THE TROPE OF THE ABSENT FATHER IN BESSIE HEAD’S STORIES LIFE AND THE COLLECTOR OF TREASURES
Abstract
This paper explores the notions of masculinity, paternity, and parentage in Bessie Head’s short stories, Life and The Collector of Treasures. Our claim is that since all three terms and the way they relate to each other are historically produced, they imbricate in the stories to yield a Tswana father-figure that is at once profoundly appealing and disconcerting. The father-figure in the stories is appealing because he resonates with the reader’s instinctive empathy with Bessie Head’s early childhood as a child of an unknown father.
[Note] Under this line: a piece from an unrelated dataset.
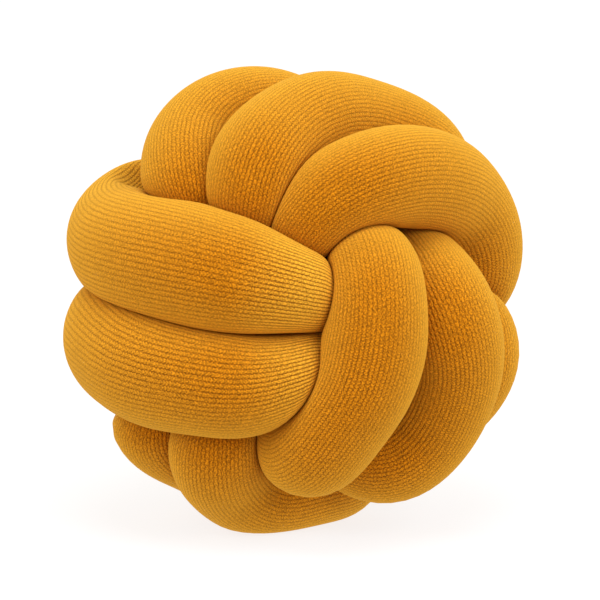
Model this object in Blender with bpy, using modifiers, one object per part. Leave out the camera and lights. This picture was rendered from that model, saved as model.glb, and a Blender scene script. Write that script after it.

But the figure of the father that comes across in these stories also instils dread. The attributes conventionally accepted as hallmarks of manhood in Botswana society which they embody in the stories, lead men to perform behaviours that make them unlikely choices by anyone desiring a father figure. The displaced, disinherited, and excluded female characters’ unrequited unconscious yearning for a father figure in the stories, of course, can be read as reflecting what has been described as the female writer’s culturally conditioned timidity about self-dramatization and dread of the patriarchal authority of literature. However, the paper uses a combination of Lacan’s psychoanalysis and Fredric Jameson’s critique of late capitalism, to also relate the protagonists’ unrequited desire for a father figure to the broader issues of the articulation of power and the circulation of commodities under late capitalism. It reads the absent father in the stories as a metaphor of the subconscious lack that populist nationalism and mass production stoke and manipulate to perpetuate themselves even in the context of a postcolonial rural backwater depicted in the stories.